Por Óscar Domínguez Giraldo
En mi niñez, cuando me perdí unas horas, mi mundo cabía en una cajetilla de cigarrillos Pielroja. El peluquero del barrio nos motilaba por cajetillas vacías que recogíamos del suelo. Los centavos que nos daban los domingos en casa para la peluqueada, reencarnaban en cine, mecato, alquiler de revistas o bicicletas.
Nos movíamos en este escenario: A la casa no habían llegado la nevera, el televisor, ni el teléfono; conocíamos el mar en fotos; la gente se moría de pulmonía, no de plomonía; el periódico nunca llegaba a tiempo ni a destiempo; si el violín es toda la orquesta, la radio encarnaba todos los medios. Con sus manos de pianista, las comadronas atendían los partos.

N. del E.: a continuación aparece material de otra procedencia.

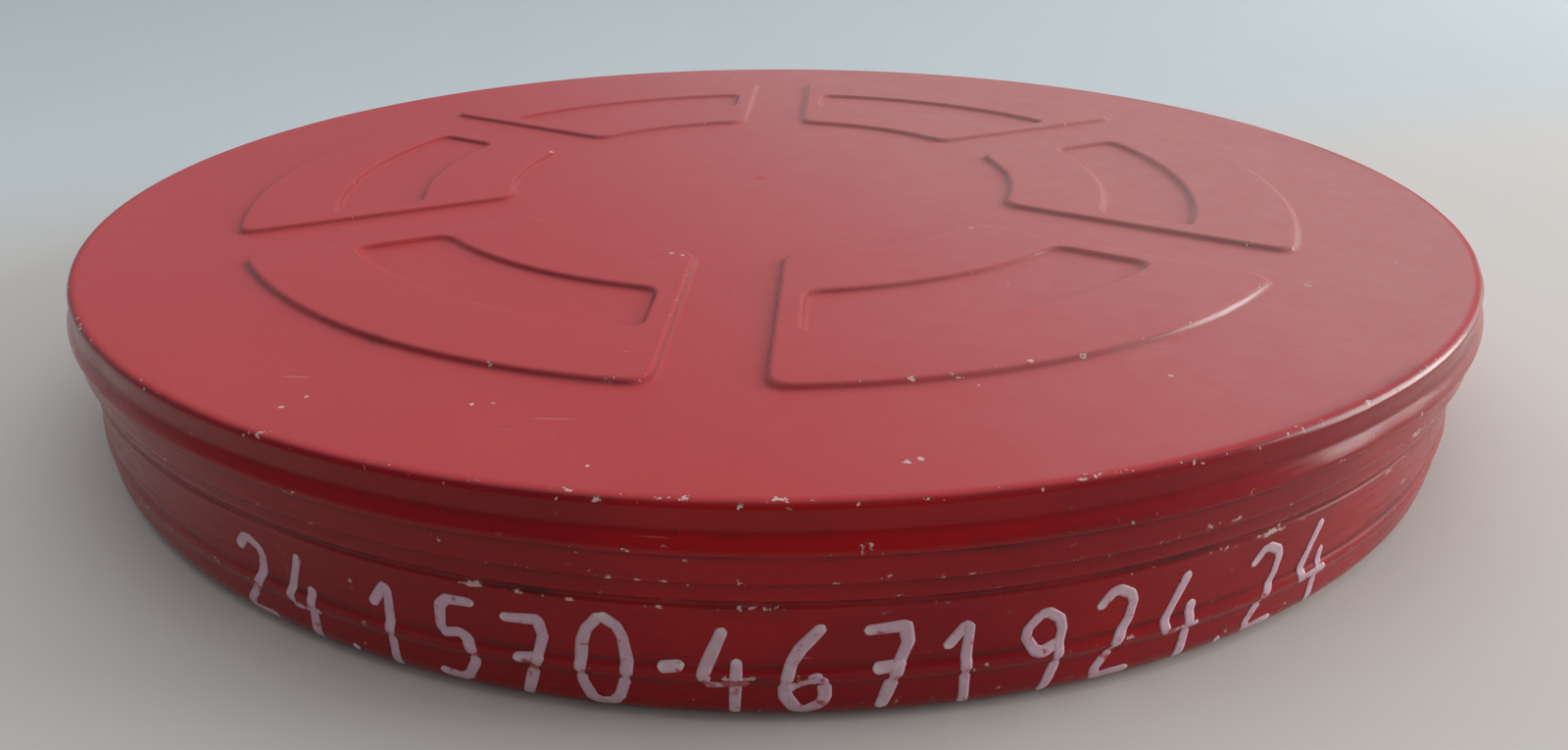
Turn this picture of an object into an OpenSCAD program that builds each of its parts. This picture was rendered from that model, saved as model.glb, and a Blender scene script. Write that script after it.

Las mamás curaban a sus críos a punta de mentolín, alcohol, mejoral y babas con sal. El turismo, muy Sisbén, consistía en frecuentar el Bosque de la Independencia, subir al cerro Picacho, ir al Parque de Bolívar, ver aterrizar aviones en el Olaya Herrera. Más que querer a Dios, le temíamos. Sólo teníamos tiempo de ser felices. En Semana Santa estrenábamos de pie a cabeza y comíamos un pescado seco que nos hacía dudar de la existencia del viento.
En este escenario, repito, un día me perdí unas horas al nororiente de Medellín. De pronto me encuentro solo contra el mundo. El barrio por el que camino me es hostil. Las ventanas no me cuentan ningún secreto. Los zaguanes me abruman con su silencio y su nada geográfica. Ningún rostro, ninguna sonrisa, ninguna puerta me es familiar.
El espejo retrovisor me regaló estos recuerdos de infancia a raíz de reciente pérdida de una gorra de pensionado que dejé olvidada en un alimentador del sistema metro.
Había salido a leer el paisaje citadino. Ese día, estos huesitos me llevaron a Envigado. Incliné el pescuezo al pasar por las casas de la maestra Débora Arango, nuestra vecina de Casablanca, y por la antigua sede del colegio La Salle, donde algo nos desasnaron.
En el parque principal vi jugar ajedrez, recordé la tienda de Tatán, me ví tomando tinto en el bar La Yuca, y esquivé palomas que trataron de condecorarme “desde la comba altura”.
Transcurridas unas horas emprendí el regreso a los pájaros de mi barrio, tristón por la pérdida de mi gorra. Cuando me disponía a bajarme del alimentador, milagro: Vi mi gorra en el sitio donde la había olvidado. ¡Había abordado el mismo bus de la ida! Me le tiré en plancha a la cachucha made in China. Gracias, ladrones honrados, por respetar lo ajeno.
Caminante: si encuentras las horas que duré extraviado de niño, por favor, déjalas en la oficina de objetos perdidos del metro. Allí se quedarán. ¿Qué podría hacer este “proustático” ciudadano con ese tiempo perdido, recuperado cuando empiezo a coquetearle al barrio de los acostados?